Son histoire familiale, si on lui applique sa propre méthode d’analyse, explique sa vocation et l’étroitesse de vue qui a marqué les débuts de son ministère. Son père était un protestant non pratiquant, accablé par un sentiment d’échec et de remords à la suite de la mort, en 1946, de 405 mineurs dont il était le contremaître; sa mère, une catholique scrupuleuse qui veille avec inquiétude sur la vertu de son fils et reçoit avec joie l’annonce de son entrée au séminaire. Il se fera vite remarquer par son dogmatisme intransigeant et son opposition à l’oecuménisme. Confronté à la souffrance des autres, quand il devient aumônier d’hôpital, il mesure l’impuissance des réponses toutes faites devant le scandale du mal et cherche dans la psychanalyse d’autres lumières. Vilipendé par les autorités ecclésiastiques pour ses idées, il se fait interdire l’enseignement de la théologie. Sa vie personnelle ne donne pas facilement prise à la critique. Il mène une existence austère et utilise une partie de ses droits d’auteur pour subventionner au Brésil un refuge pour mères séropositives et faire soigner à domicile 150 enfants qui se meurent du sida. Un bien brave homme, en somme, si seulement il s’arrêtait de mettre à nu les tenants et aboutissants du système clérical en utilisant tous les ressorts de la psychologie des profondeurs. Il dit vouloir s’en tenir à ce niveau d’analyse, mais il est nécessairement conscient des colossales retombées de son oeuvre dans le champ de la théologie dogmatique, de l’exégèse et de l’éthique.

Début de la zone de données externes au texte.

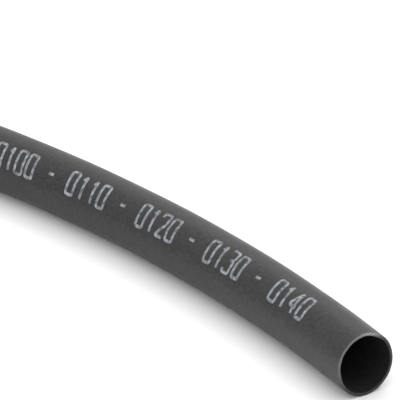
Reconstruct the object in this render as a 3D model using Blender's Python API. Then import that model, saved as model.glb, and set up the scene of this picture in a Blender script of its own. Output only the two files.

À condition de ne pas faire de la méthode psychanalytique le nouveau dogme hors duquel il n’y aurait point de salut, l’approche de Drewermann ne peut qu’enrichir le débat à un moment où on réclame de toutes parts une révision profonde de la théologie des ministères ordonnés et une réflexion lucide sur les rapports entre service et pouvoir dans l’Église. Certains acclament Drewermann, d’autres le conspuent, chose certaine, il est devenu difficile de l’ignorer. Fonctionnaires de Dieu est un livre explosif. Inutile de se le cacher.